Company nets £353m cash proceeds from deal

Mark Wilson, Aviva

Aviva shares will “tread water” following the insurer’s sale of the remainder of its Delta Lloyd stake, according to Shore Capital analyst Eamonn Flanagan.

This is because the company has now taken all the big, attention-grabbing measures designed to boost its capital base, he argues, and there is little further upside in the stock price.  

Last night, Aviva announced it was selling its remaining 19.4% stake in Dutch financial services group Delta Lloyd.

The insurer achieved a price of €12.65 a share for the 32.3 million Delta Lloyd shares, generating gross cash proceeds of £353m.

Flanagan said that as a result, Aviva’s economic capital surplus coverage will increase by about 4% to 169%.

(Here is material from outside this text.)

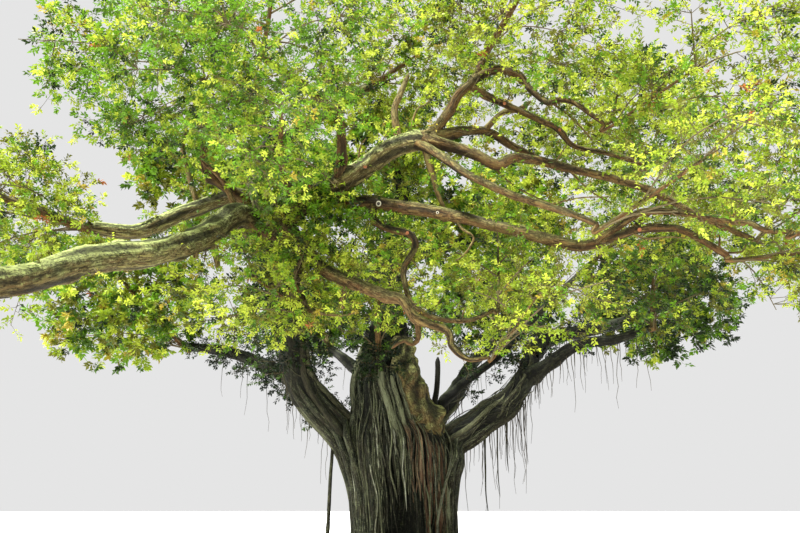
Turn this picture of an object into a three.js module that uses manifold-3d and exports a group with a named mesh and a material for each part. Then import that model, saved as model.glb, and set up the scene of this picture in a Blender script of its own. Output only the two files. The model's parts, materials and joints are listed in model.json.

The sale of the Delta Lloyd stake closely follows Aviva’s sale of its US life arm to Bermuda-based life company Athene Holding for £1.1bn and the settlement with Spanish bank Bankia over its Spanish life and pension joint venture Aseval.

Flanagan pointed out in a research note that following the deals, Aviva has achieved its targeted economic capital surplus ratio  of between 160% and 175%.

However, he added:  “The question is now, what next? To a major extent, the ‘low hanging fruit’ has been picked with management now left with the much more mundane and laborious task of delivering real operating value from its UK and Continental European focused businesses.”

Flanagan said Aviva was now trading at a “healthy” 20% premium to its September 2012 net asset value with a 6.8% expected dividend yield.

He added: “The shares have ‘arrived’ in our view, with the ‘travelling’ complete. We now expect the shares to ‘tread water’ at best.”